### Data excerpt

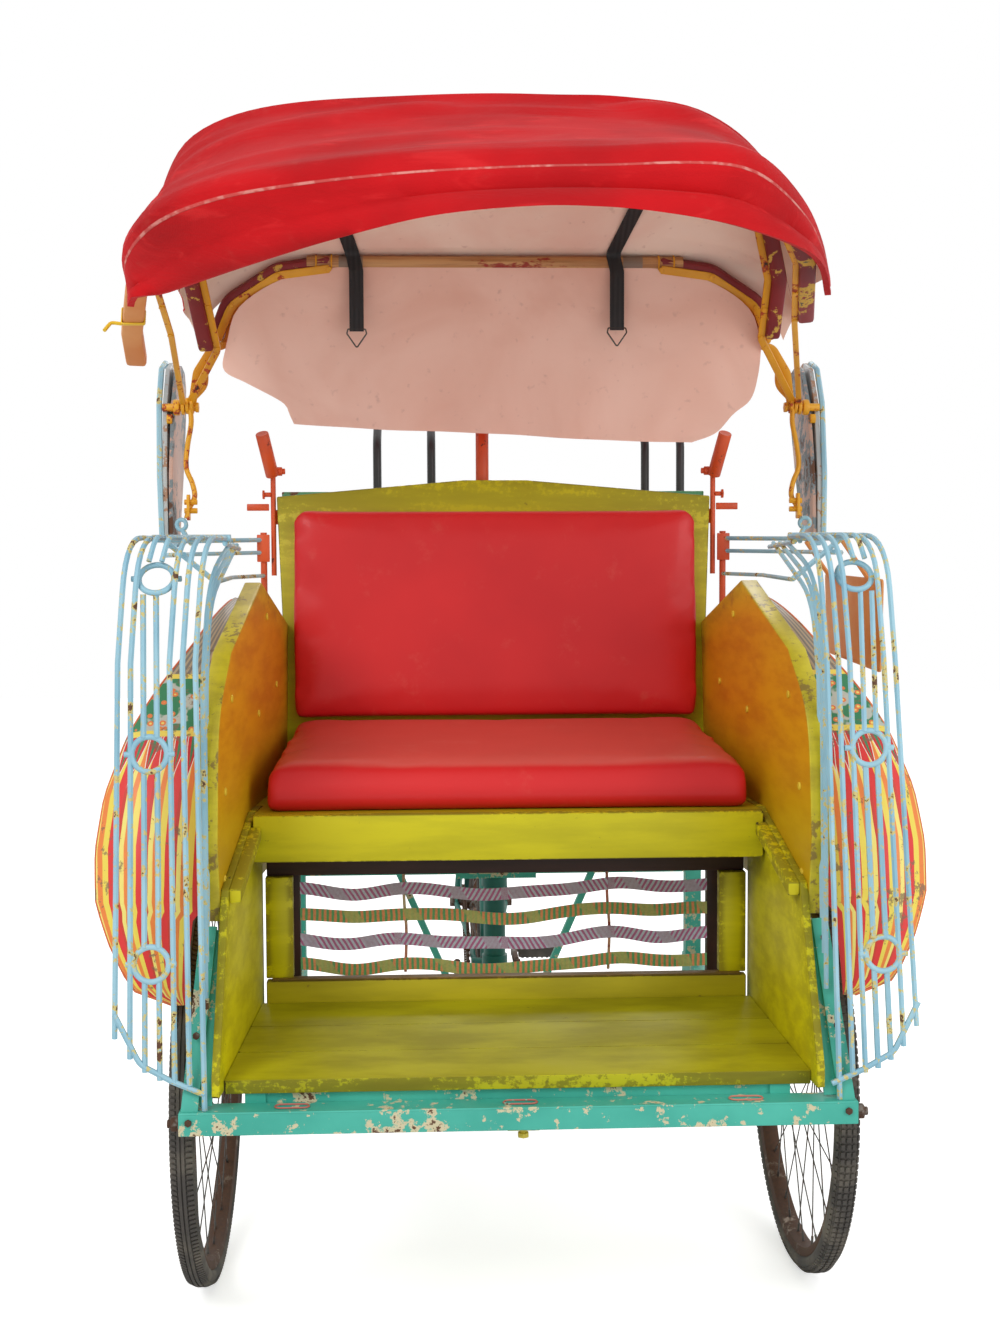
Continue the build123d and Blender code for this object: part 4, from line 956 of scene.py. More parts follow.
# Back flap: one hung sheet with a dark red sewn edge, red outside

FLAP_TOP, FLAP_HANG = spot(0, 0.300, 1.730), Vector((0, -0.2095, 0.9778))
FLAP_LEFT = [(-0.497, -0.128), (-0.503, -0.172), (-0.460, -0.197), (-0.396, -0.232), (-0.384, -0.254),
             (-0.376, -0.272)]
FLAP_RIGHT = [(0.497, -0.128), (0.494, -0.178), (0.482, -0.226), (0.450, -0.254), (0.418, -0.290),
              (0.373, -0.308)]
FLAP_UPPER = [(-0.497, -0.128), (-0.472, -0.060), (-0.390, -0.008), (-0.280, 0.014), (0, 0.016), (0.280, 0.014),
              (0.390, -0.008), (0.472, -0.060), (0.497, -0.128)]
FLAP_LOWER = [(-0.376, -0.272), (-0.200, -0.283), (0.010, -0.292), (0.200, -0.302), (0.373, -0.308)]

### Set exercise
Reproduce the material in full, with no word added or dropped.

### Problem solution
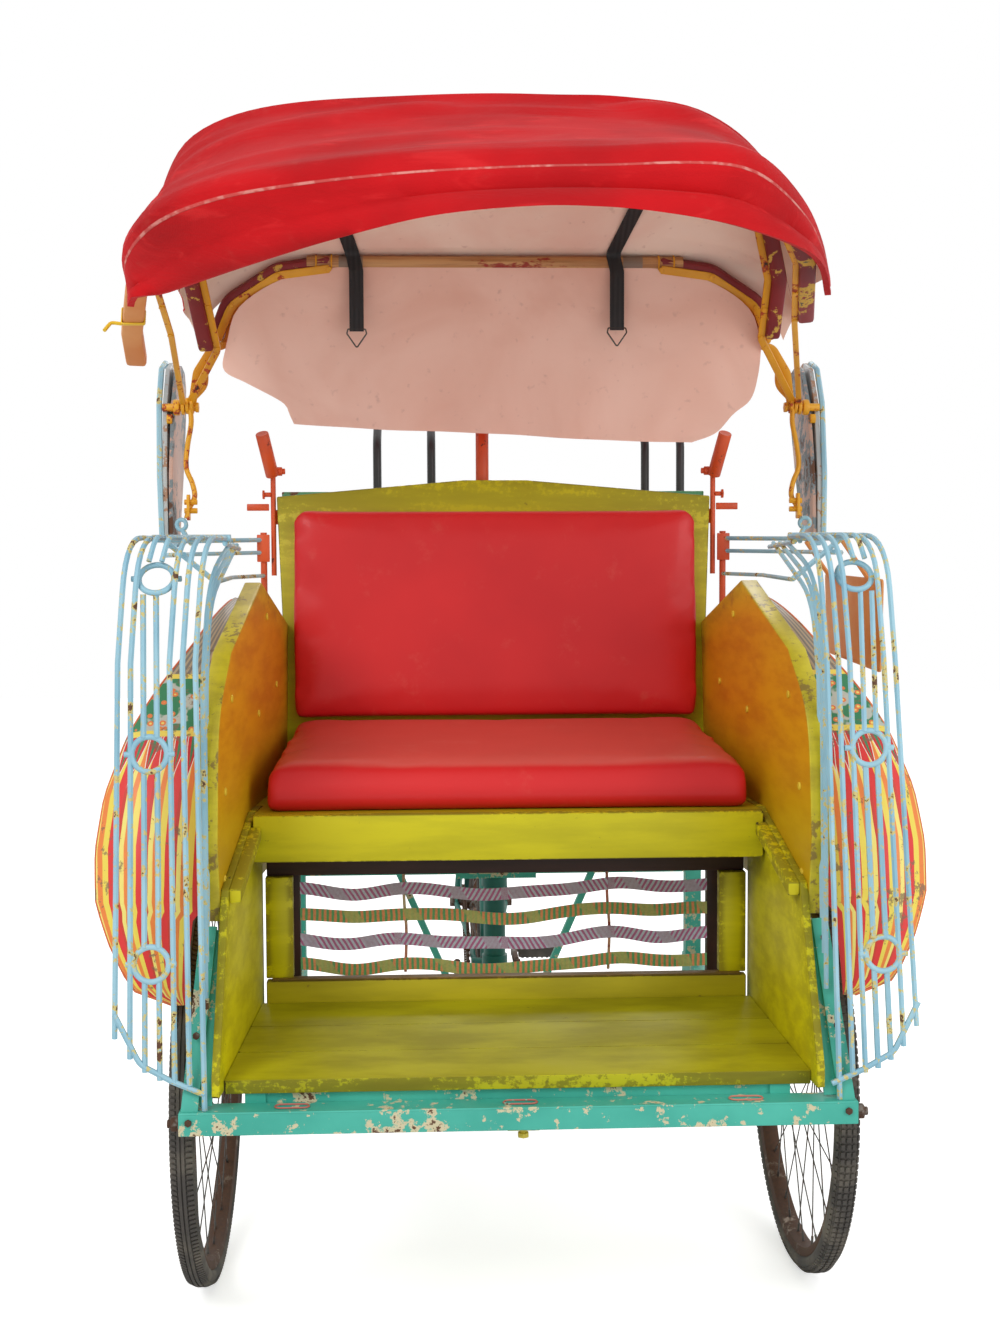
Continue the build123d and Blender code for this object: part 4, from line 956 of scene.py. More parts follow.
# Back flap: one hung sheet with a dark red sewn edge, red outside

FLAP_TOP, FLAP_HANG = spot(0, 0.300, 1.730), Vector((0, -0.2095, 0.9778))
FLAP_LEFT = [(-0.497, -0.128), (-0.503, -0.172), (-0.460, -0.197), (-0.396, -0.232), (-0.384, -0.254),
             (-0.376, -0.272)]
FLAP_RIGHT = [(0.497, -0.128), (0.494, -0.178), (0.482, -0.226), (0.450, -0.254), (0.418, -0.290),
              (0.373, -0.308)]
FLAP_UPPER = [(-0.497, -0.128), (-0.472, -0.060), (-0.390, -0.008), (-0.280, 0.014), (0, 0.016), (0.280, 0.014),
              (0.390, -0.008), (0.472, -0.060), (0.497, -0.128)]
FLAP_LOWER = [(-0.376, -0.272), (-0.200, -0.283), (0.010, -0.292), (0.200, -0.302), (0.373, -0.308)]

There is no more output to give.